Mais on nous soumet une question tout autre : celle de savoir si l'exécution par un procès-verbal de carence suffit, quand il y a des immeubles susceptibles de saisie.

Sur cette question spéciale, il n'existe à notre connaissance que deux arrêts: l'un de la Cour de Bruxelles, du 26 janv. 1822, (Journal des arrêts de cette Cour, t, 1 de 1822, p. 149.) qui a jugé suffisant un procès-verbal de carence, quoiqu'il y eût des immeubles, par le motif qu'ils étaient sous le séquestre national et conséquemment insaisissables, ce qui pourrait fournir un argument à contrario; l'autre de la Cour de Caen, du 17 avril 1826 (Journal des arrêts de Rouen et Caen, p. 183), qui a positivement déclaré insuffisant un procès-verbal de carence, parce que le débiteur possédait des immeubles.

Cette décision nous paraît contraire aux principes qui doivent prévaloir.

Que veut la loi, dans l'art. 156? Un acte d'exécution, prouvant que la créance pour laquelle il a été pris jugement est sérieuse.

Exige-t-elle que le créancier, pour éviter la péremption, fasse tous les actes possibles d'exécution? Non ce serait faire tourner contre les débiteurs une disposition introduite dans leur intérêt.

Une saisie consommée suffirait assurément, quoiqu'il y eût ailleurs des meubles saisissables, et même un auteur admet comme suffisant le procès-verbal de carence dressé au domicile du débiteur, malgré l'existence notoire de meubles à lui appartenant dans un autre lieu (Poncet, Des Jugements, t. 1er, p. 820): elle devrait suffire de même, quoiqu'il y eût des immeubles susceptibles de saisie, car la nature et la consistance des propriétés diverses d'un débiteur est indifférente pour l'efficacité de tel acte d'exécution sur telle chose déterminée; et l'expropriation des immeubles est un moyen extrême, qui ne doit être employé qu'en cas de nécessité absolue. (Voy. C. civ., 2204 et suiv.)

Quel serait donc le motif pour exiger la saisie immobilière, après un procès-verbal de carence équivalant à une saisie de meubles? Nous le cherchons vainement.

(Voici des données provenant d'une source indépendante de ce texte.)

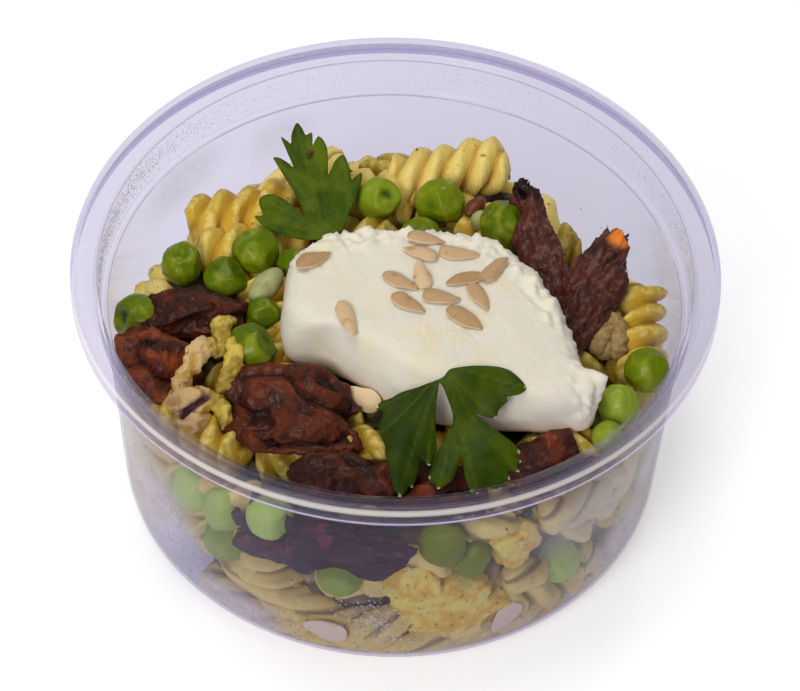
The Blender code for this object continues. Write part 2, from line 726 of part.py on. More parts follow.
def build_crumpled(table, look, neighbours):
    """Soft lumps, each moulded round the pieces that lie against it."""
    made = []
    for name, (centre, size, yaw, dip, bend, seed) in table.items():
        lump = crumple(centre, size, yaw, dip, bend, seed)
        piece = solid(name, press_to_wall(lump), look)
        touching = [other for other in neighbours + made
                    if crosses(piece, [tree_of(other, FOOD_GAP)])]
        if touching:
            cutters = [swollen_copy(other, FOOD_GAP) for other in touching]
            combine(piece, cutters, "DIFFERENCE")
        made.append(piece)
    return made


def sprinkle(cheese):
    """Fuse the kernels to the cheese, each lying on its surface."""
    tree = tree_of(cheese)
    kernels = []
    for x, y, degrees in KERNELS_ON_CHEESE:
        place, facing, _, _ = tree.ray_cast(Vector((x, y, 80.0)) * MM, Vector((0, 0, -1)))
        kernels.append(solid("kernel", kernel(place / MM + facing * 0.35, facing, degrees)))
    fallen = kernel((-5.6, -21.0, 41.6), (-0.45, -0.75, 0.5), -52.0, 8.0, 4.6, 2.6)
    kernels.append(solid("kernel", fallen))
    combine(cheese, kernels, "UNION")


def main():
    """Build every node: the tub, the toppings, and the heap fitted under them."""
    for thing in list(bpy.data.objects):
        bpy.data.objects.remove(thing)
    build_tub()
    cheese = build_cheese()
    sprinkle(cheese)
    leaves = [
        build_leaf("parsley_1", (-13.2, 18.5, 42.9), (-6.5, 23.2, 6.2), UPRIGHT_LEAF, 0.06, 0.5),
        build_leaf("parsley_2", (9.3, -22.3, 52.3), (0.0, -21.0, -8.2), DRAPED_LEAF, -0.03, 0.4),
    ]
    firm = [cheese] + leaves + build_peas()
    tomatoes = build_crumpled(TOMATOES, TOMATO_RED, firm)
    chicken = build_crumpled(CHICKEN_PIECES, CHICKEN, firm + tomatoes)
    toppings = firm + tomatoes + chicken
    heap = build_core()
    seats = [swollen_copy(topping, FOOD_GAP) for topping in toppings
             if crosses(heap, [tree_of(topping, FOOD_GAP)])]
    combine(heap, seats, "DIFFERENCE")
    fused = fuse_pieces(heap, piece_makers(), toppings)
    merge_slivers(heap, HEAP_TRIANGLES)
    print(f"{fused} pieces fused to the heap")


main()
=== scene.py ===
# %% [markdown]
# # A pasta salad in its clear tub
#
# This lesson dresses a finished model of a takeaway salad. The solids, with their true
# sizes and places, are loaded first. Then each kind of food is made as it is in life:
# wound pasta, shrivelled peas, leathery tomato, crumbly cheese and thin leaves, all in a
# thin clear tub with a little condensation.

import math
import random

import bmesh
import bpy
import numpy as np
from mathutils import Matrix, Vector, noise
from mathutils.bvhtree import BVHTree
from mathutils.geometry import delaunay_2d_cdt


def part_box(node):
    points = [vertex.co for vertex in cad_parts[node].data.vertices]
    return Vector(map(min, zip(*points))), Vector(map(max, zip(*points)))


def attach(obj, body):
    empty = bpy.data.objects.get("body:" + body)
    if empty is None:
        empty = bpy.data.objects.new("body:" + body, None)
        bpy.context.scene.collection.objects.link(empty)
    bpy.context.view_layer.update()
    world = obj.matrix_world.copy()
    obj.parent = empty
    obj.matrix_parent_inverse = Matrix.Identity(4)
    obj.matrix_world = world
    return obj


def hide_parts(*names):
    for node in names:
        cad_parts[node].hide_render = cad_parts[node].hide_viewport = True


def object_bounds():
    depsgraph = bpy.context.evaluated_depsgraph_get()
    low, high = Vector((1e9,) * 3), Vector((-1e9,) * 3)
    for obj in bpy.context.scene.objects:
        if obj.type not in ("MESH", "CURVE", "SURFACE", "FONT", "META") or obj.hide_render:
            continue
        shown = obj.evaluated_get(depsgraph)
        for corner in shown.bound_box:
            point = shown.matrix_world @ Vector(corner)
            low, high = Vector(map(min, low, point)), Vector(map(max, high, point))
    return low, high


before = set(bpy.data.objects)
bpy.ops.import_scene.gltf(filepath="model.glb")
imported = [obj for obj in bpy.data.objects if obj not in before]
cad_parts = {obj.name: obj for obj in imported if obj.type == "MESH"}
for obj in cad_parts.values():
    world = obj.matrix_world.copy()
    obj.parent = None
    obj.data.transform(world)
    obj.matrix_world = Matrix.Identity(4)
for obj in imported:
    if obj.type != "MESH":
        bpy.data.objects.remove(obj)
solid_low, solid_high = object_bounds()
MM = 0.001
print("the solids measure", [round(side / MM, 1) for side in solid_high - solid_low], "mm")

# %% [markdown]
# ## Numbers that flow through wires
#
# A shader is a graph of nodes, and sums in it soon fill a page. It could be built node by
# node, but a small class that wraps a socket lets the sums be written as Python: every
# operator adds one Math node. Colours never pass through Math, which would turn them
# grey, so they have their own mixing method.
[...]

Serait-ce que le procès-verbal de carence n'est pas un acte d'exécution à proprement parler? Mais on lui reconnait bien ce caractère quand il a été connu du débiteur. Or, la connaissance d'un acte n'est pas ce qui le caractérise, et l'art. 159 lui-même fait résulter l'exécution connue, non pas de la connaissance donnée de tout acte fait en vertu du jugement, mais de celle d'un acte qui implique exécution effective.